Snow Ball Earth e a evolução da Vida multicelular
O Neoproterozóico foi um período na história da Terra marcado por mudanças climáticas extremas resultantes das postuladas glaciações globais da Terra “Bola de Neve” (~ 760 - 580 Milhões de anos) e subsequentes condições de efeito-de-estufa, mudanças importantes na geoquímica dos oceanos, a estratificação e oxigenação oceânica, e a evolução sem precedentes do biota marinho.
O final do Neoproterozóico assistiu talvez ao mais dramático dos eventos climáticos globais na história da Terra. Considera-se a hipótese de que ocorreram várias glaciações globais, mesmo ao ponto de formarem glaciares no equador com gelo marinho tropical de 1 km de espessura. Calcula-se que as glaciações teriam durado cerca de 10 milhões anos.
Com o ciclo do carbono interrompido, devido ao facto dos oceanos estarem congelados, o aumento da concentração de CO2 na atmosfera (proveniente das emissões vulcânicas), acabou por resultar em condições de efeito-de-estufa e consequente degelo. Os eventos de degelo provavelmente também terão sido muito dramáticos, com ventos e ondas nunca antes ou depois vistos no planeta Terra.
Existe uma grande controvérsia no que diz respeito à latitude provável da formação dos glaciares. A descoberta de que as camadas de gelo do final do Neoproterozóico se terão estendido ao nível do mar, perto do equador, representa um enigma paleoambiental. Teria atingido a obliquidade orbital da Terra maior que 60º fazendo com que os trópicos ficassem mais frios do que os pólos? Ou terá o clima arrefecido globalmente, por algum motivo, ao ponto do albedo da superfície terrestre (fracção da luz solar reflectida para o espaço) criar uma Terra “Bola de Neve”? Segundo alguns autores, a hipótese de alta obliquidade da Terra não leva em conta as principais características do registro glacial Neoproterozóico.
Assim, as grandes porções das massas continentais provavelmente estavam dentro de baixas a médias latitudes, durante o período glaciar do Neoproterozóico, uma situação que não foi encontrada em qualquer momento posterior na história da Terra.
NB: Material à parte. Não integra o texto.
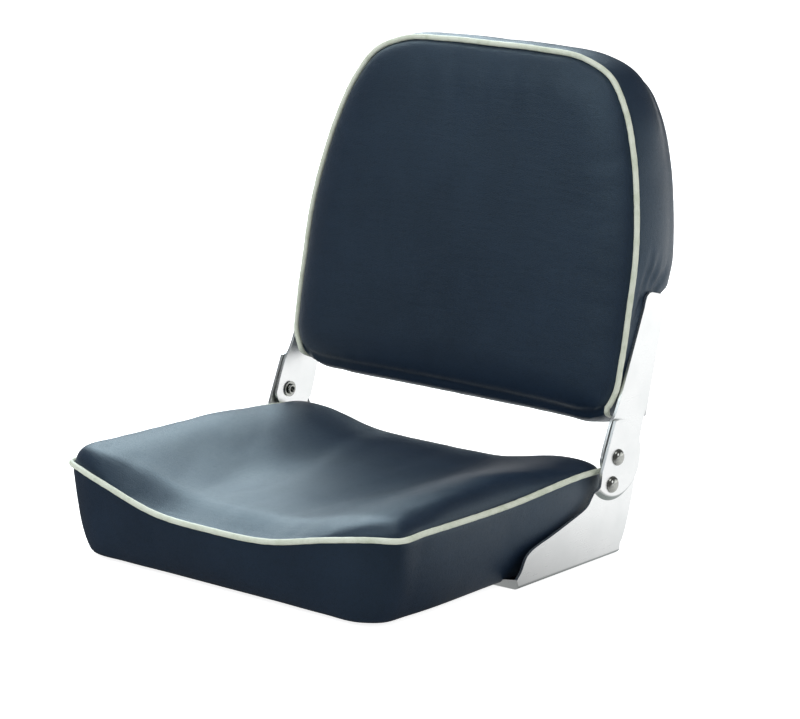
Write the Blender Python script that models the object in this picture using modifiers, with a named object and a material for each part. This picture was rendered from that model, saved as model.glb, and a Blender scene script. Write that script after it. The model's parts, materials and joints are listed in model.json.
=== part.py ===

Tal facto terá tido um impacto fundamental sobre o clima global, uma vez que a maioria da energia solar absorvida pela Terra hoje fica retida nos oceanos tropicais, em contraste com os continentes que são relativamente bons refletores e os oceanos em altas latitudes que muitas vezes estão cobertos por nevoeiro ou nuvens. Além disso, se as extensas áreas de mares pouco profundos, epicontinentais, estavam localizadas na faixa delimitada pelos trópicos, uma ligeira queda no nível do mar terá convertido grandes áreas da superfície oceânica, onde se dava a absorção de energia, em superfície rochosa altamente reflexiva, talvez aumentando a tendência glaciar. Por outro lado, a fuga a uma Terra “Bola de Neve” permanente terá resultado presumivelmente da acumulação gradual de gases de efeito estufa, provenientes das emissões vulcânicas. Além disso, o período de glaciações terá terminado abruptamente, especialmente a baixas latitudes.
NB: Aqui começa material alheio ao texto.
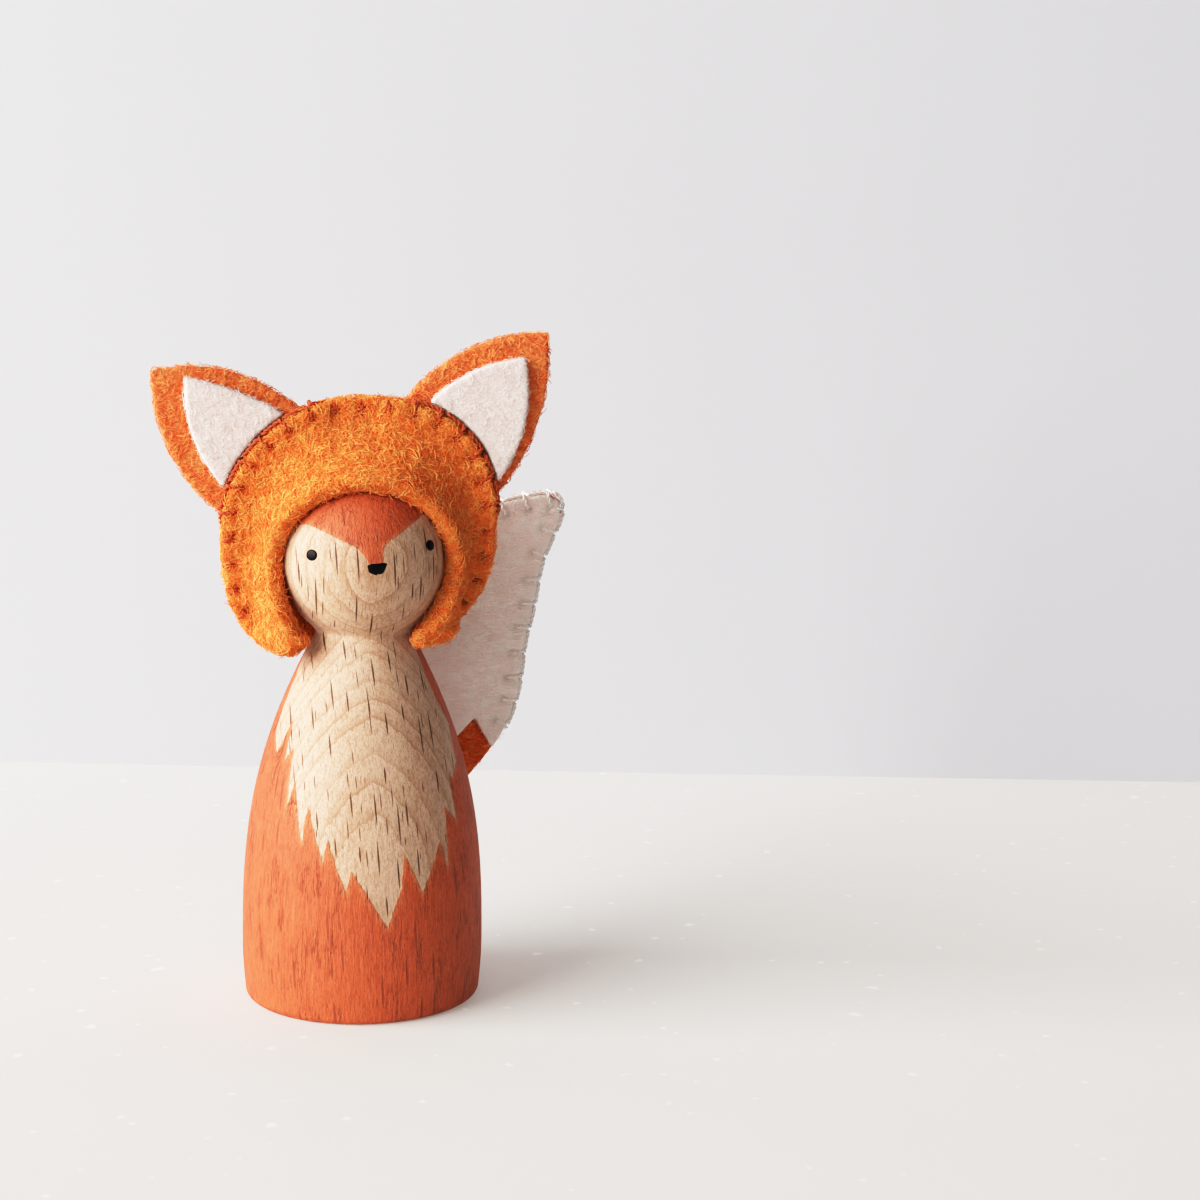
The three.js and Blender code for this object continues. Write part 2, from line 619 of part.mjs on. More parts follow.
function liningSolid(ear, lining) {
  const front = SEAM_DEPTH - EAR_FELT / 2 - LAYER_GAP - WHITE_FELT;
  const felt = toSolid(sheet(leafShape(ear, { ...lining, foot: LINING_FOOT }), front, WHITE_FELT));
  return felt.subtract(cutter(outlineShape(LINING_FROM_SEAM), front, WHITE_FELT));
}

// Tail outline in shares of its sweep and length, from the root up the left edge and down the right one
const TAIL_OUTLINE = [
  [0.0, 0.05], [0.02, 0.2], [0.04, 0.4], [0.09, 0.58], [0.22, 0.76], [0.41, 0.9], [0.64, 0.97],
  [0.85, 0.996], [0.968, 0.995], [1.0, 0.95], [0.95, 0.88], [0.896, 0.811], [0.857, 0.698], [0.813, 0.599],
  [0.775, 0.46], [0.704, 0.359], [0.612, 0.29], [0.419, 0.177], [0.29, 0.09], [0.2, 0.01], [0.08, -0.02],
];
// Lower edge of the white felt in the same shares, from left to right
const ZIGZAG = [
  [-0.1, 0.37], [0.08, 0.3], [0.22, 0.395], [0.39, 0.315], [0.549, 0.402], [0.66, 0.3], [0.9, 0.3],
];
const TIP_FROM = 0.37; // share of the length where the stitching starts

function tailPlace([across, up]) {
  return new THREE.Vector2(TAIL_ROOT.x + across * TAIL_SWEEP, TAIL_ROOT.z + up * TAIL_LENGTH);
}

function tailEdge() {
  const through = TAIL_OUTLINE.map(tailPlace).map((p) => new THREE.Vector3(p.x, p.y, 0));
  return new THREE.CatmullRomCurve3(through, true, 'centripetal');
}

function tailOffset(curve, u, out) {
  const p = curve.getPointAt(u);
  const t = curve.getTangentAt(u);
  return new THREE.Vector2(p.x - t.y * out, p.y + t.x * out);
}

function tailShape(out) {
  const curve = tailEdge();
  const steps = 48;
  const points = [];
  for (let i = 0; i < steps; i++) points.push(tailOffset(curve, i / steps, out));
  return shapeThrough(points.reverse());
}

function makeTail() {
  const curve = tailEdge();
  const length = curve.getLength();
  const level = (u) => (curve.getPointAt(u).y - TAIL_ROOT.z) / TAIL_LENGTH;
  const samples = 400;
  const sewn = [...Array(samples).keys()].map((i) => i / samples).filter((u) => level(u) > TIP_FROM);
  const first = sewn[0];
  const last = sewn[sewn.length - 1];
  const count = Math.round(((last - first) * length) / STITCH_SPACING);
  const front = tailFace - LAYER_GAP - WHITE_FELT;
  const rear = tailFace + TAIL_FELT + LAYER_GAP;
  const path = [];
  const holes = [];
  for (let i = 0; i <= count; i++) {
    const at = mix(first, last, i / count);
    const on = (shift, out, depth) => {
      const flat = tailOffset(curve, at + shift / length, out);
      return new THREE.Vector3(flat.x, depth, flat.y);
    };
    path.push(...blanketStitch(on, {
      front: front - threadLift,
      back: rear + WHITE_FELT + threadLift,
      runner: tailFace + TAIL_FELT / 2,
      leg: TAIL_LEG,
    }));
    holes.push(needleHole(tailOffset(curve, at, -TAIL_LEG), front, rear + WHITE_FELT));
    const spacing = ((last - first) * length) / count;
    const turning = curve.getTangentAt(at).angleTo(curve.getTangentAt(Math.min(1, at + spacing / length)));
    const between = i < count ? Math.ceil(turning / BEND_PER_POINT) - 1 : 0;
    for (let k = 1; k <= between; k++) {
      path.push(on((spacing * k) / (between + 1), threadLift, tailFace + TAIL_FELT / 2));
    }
  }
  const past = 0.2;
  const above = shapeThrough([...ZIGZAG, [1 + past, 1 + past], [-past, 1 + past]].map(tailPlace));
  const tip = (depth) => {
    const leaf = toSolid(sheet(tailShape(-TIP_INSET), depth, WHITE_FELT));
    return pierced(leaf.intersect(cutter(above, depth, WHITE_FELT)), holes);
  };
  const core = toSolid(sheet(tailShape(0), tailFace, TAIL_FELT));
  addPiece(group, 'tail_core', toGeometry(pierced(core, holes)), tailMaterial);
  addPiece(group, 'tail_tip_front', toGeometry(tip(front)), whiteMaterial);
  addPiece(group, 'tail_tip_back', toGeometry(tip(rear)), whiteMaterial);
  addPiece(group, 'tail_tip_thread', threadGeometry(path), whiteThreadMaterial);
}

// The glue bead between the tail's flat root and the round back, shaped by both
function makeGlue() {
  const centre = tailPlace(GLUE_PLACE);
  const bead = new THREE.CylinderGeometry(1, 1, bellyRadius, 20);
  bead.scale(GLUE_HALF_WIDTH, 1, GLUE_HALF_HEIGHT);
  bead.translate(centre.x, tailFace - LAYER_GAP - bellyRadius / 2, centre.y);
  const peg = new THREE.LatheGeometry(pegProfile(LAYER_GAP), PEG_FACETS);
  peg.rotateX(Math.PI / 2);
  addPiece(group, 'tail_glue_pad', toGeometry(toSolid(bead).subtract(toSolid(peg))), glueMaterial);
}

const group = new THREE.Group();
const hood = new THREE.Group();
hood.rotation.z = HOOD_YAW * degrees;
group.add(hood);

function addPiece(parent, name, geometry, material) {
  const mesh = new THREE.Mesh(geometry, material);
  mesh.name = name;
  parent.add(mesh);
}

function makePeg() {
  const turned = new THREE.LatheGeometry(pegProfile(), PEG_FACETS);
  turned.rotateX(Math.PI / 2);
  addPiece(group, 'peg', turned, woodMaterial);
}

function makeHood() {
  const stops = seamStops();
  const panels = HOOD_FELT + EAR_FELT;
  const nextStitch = STITCH_SPACING / hoodHalfWidth / degrees;
  const path = [];
  const panelHoles = [];
  const earHoles = [];
  for (const { at, place } of stops) {
    const widest = Math.max(...[-STITCH_REACH, 0, STITCH_REACH].map((shift) => seamHalfGap(place(shift))));
    const stack = widest + HOOD_FELT + threadLift;
    const overEar = earCover(at, nextStitch + RUNNER_LEAD) > 0;
    const runner = overEar ? SEAM_DEPTH - EAR_FELT / 2 - threadLift : SEAM_DEPTH;
    const on = (shift, out, depth) => {
      const flat = outlineOffset(place(shift), out);
      return new THREE.Vector3(flat.x, depth, flat.y);
    };
    path.push(...blanketStitch(on, {
      front: SEAM_DEPTH - stack, back: SEAM_DEPTH + stack, runner, leg: STITCH_LEG,
    }));
    const beside = outlineOffset(place(stitchHalf), threadLift);
    const inner = needleHole(outlineOffset(at, -STITCH_LEG), SEAM_DEPTH - panels, SEAM_DEPTH + panels);
    const outer = needleHole(beside, SEAM_DEPTH - EAR_FELT, SEAM_DEPTH + EAR_FELT);
    panelHoles.push(inner);
    earHoles.push(inner, outer);
  }
  const front = feltSolid(frontPanelGrid(), HOOD_FELT);
  const { grid, middle } = backPanelGrid();
  const back = feltSolid(grid, HOOD_FELT, middle);
  addPiece(hood, 'hood_front_panel', toGeometry(pierced(front, panelHoles)), hoodMaterial);
  addPiece(hood, 'hood_back_panel', toGeometry(pierced(back, panelHoles)), backMaterial);
  addPiece(hood, 'hood_seam_thread', threadGeometry(path), rustThreadMaterial);
  for (const side of ['left', 'right']) {
    addPiece(hood, `ear_${side}`, toGeometry(earSolid(EARS[side], earHoles)), earMaterial);
    addPiece(hood, `ear_${side}_lining`, toGeometry(liningSolid(EARS[side], LININGS[side])), whiteMaterial);
  }
}

makePeg();
makeHood();
makeTail();
makeGlue();

export default group;
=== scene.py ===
import math
from collections import namedtuple
from functools import partialmethod

import bmesh
import bpy
import numpy as np
from bpy.props import FloatProperty, FloatVectorProperty, IntProperty, PointerProperty
from mathutils import Matrix, Vector
from mathutils.bvhtree import BVHTree
from mathutils.kdtree import KDTree


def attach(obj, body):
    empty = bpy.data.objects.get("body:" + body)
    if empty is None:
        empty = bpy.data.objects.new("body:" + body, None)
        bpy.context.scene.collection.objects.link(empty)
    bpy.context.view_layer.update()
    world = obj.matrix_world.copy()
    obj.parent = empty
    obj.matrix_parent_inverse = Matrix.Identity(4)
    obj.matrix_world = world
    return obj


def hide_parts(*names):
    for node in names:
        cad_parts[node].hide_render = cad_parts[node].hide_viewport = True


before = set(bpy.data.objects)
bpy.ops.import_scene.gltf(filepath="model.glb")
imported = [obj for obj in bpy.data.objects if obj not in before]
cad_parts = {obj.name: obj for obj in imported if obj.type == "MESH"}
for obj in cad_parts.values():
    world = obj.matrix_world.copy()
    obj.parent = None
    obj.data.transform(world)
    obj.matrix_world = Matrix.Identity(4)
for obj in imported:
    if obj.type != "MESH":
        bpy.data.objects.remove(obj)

bl_info = {
    "name": "Fox peg doll",
    "version": (1, 0, 0),
    "blender": (4, 5, 0),
    "location": "3D View > Sidebar > Peg Doll",
    "description": "A turned beech peg figure with a painted coat, a sewn felt bonnet and a felt tail",
    "category": "Object",
}

MM = 0.001

# Turned peg, in millimetres. The doll faces -Y and stands with its base's middle on the origin.
BASE_RADIUS = 15.0
FOOT_ROUND = 1.0
BELLY_SWELL = 0.35
BELLY_RADIUS = BASE_RADIUS + BELLY_SWELL
BELLY_HEIGHT = 7.0
NECK_HEIGHT = 47.4
NECK_RADIUS = 5.9
NECK_ROUND = 0.9
HEAD_RADIUS = 10.45
HEAD_HALF_HEIGHT = 11.07
BELL_SHOULDER = 2.6
BELL_WAIST = 1.09
HEAD_CENTRE = NECK_HEIGHT + HEAD_HALF_HEIGHT * math.sqrt(1 - (NECK_RADIUS / HEAD_RADIUS) ** 2)
HEAD_TOP = HEAD_CENTRE + HEAD_HALF_HEIGHT
NECK_LEAD = 1.2  # the finely divided neck begins this far below its narrowest level
UNDERSIDE_RINGS = (4.0, 9.0)
FOOT_PAINT_LEVEL = 0.3  # below this height the coat ends on the rounded foot
WELL_BARE = 9.0  # inside the bare wood at the middle of the underside, and as far outside it at the crown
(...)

O período de glaciações do Neoproterozóico marca um importante ponto de viragem na evolução da vida. Embora tenha sido precedido pela abundante evidência da presença de organismos Protistas unicelulares, é seguido pelo primeiro registro claro de animais multicelulares (a fauna de Ediacara) e logo em seguida pelo aparecimento da fauna com esqueletos mineralizadas do Câmbrico. Alguns autores sugeriram que estas mudanças evolutivas foram possíveis devido às glaciações, uma vez que a remoção periódica de toda a vida, a partir das latitudes mais altas, criaria uma série de “sorteios pós-glaciários”, talvez permitindo o estabelecimento de novas formas, livres da competição de um biota preexistente.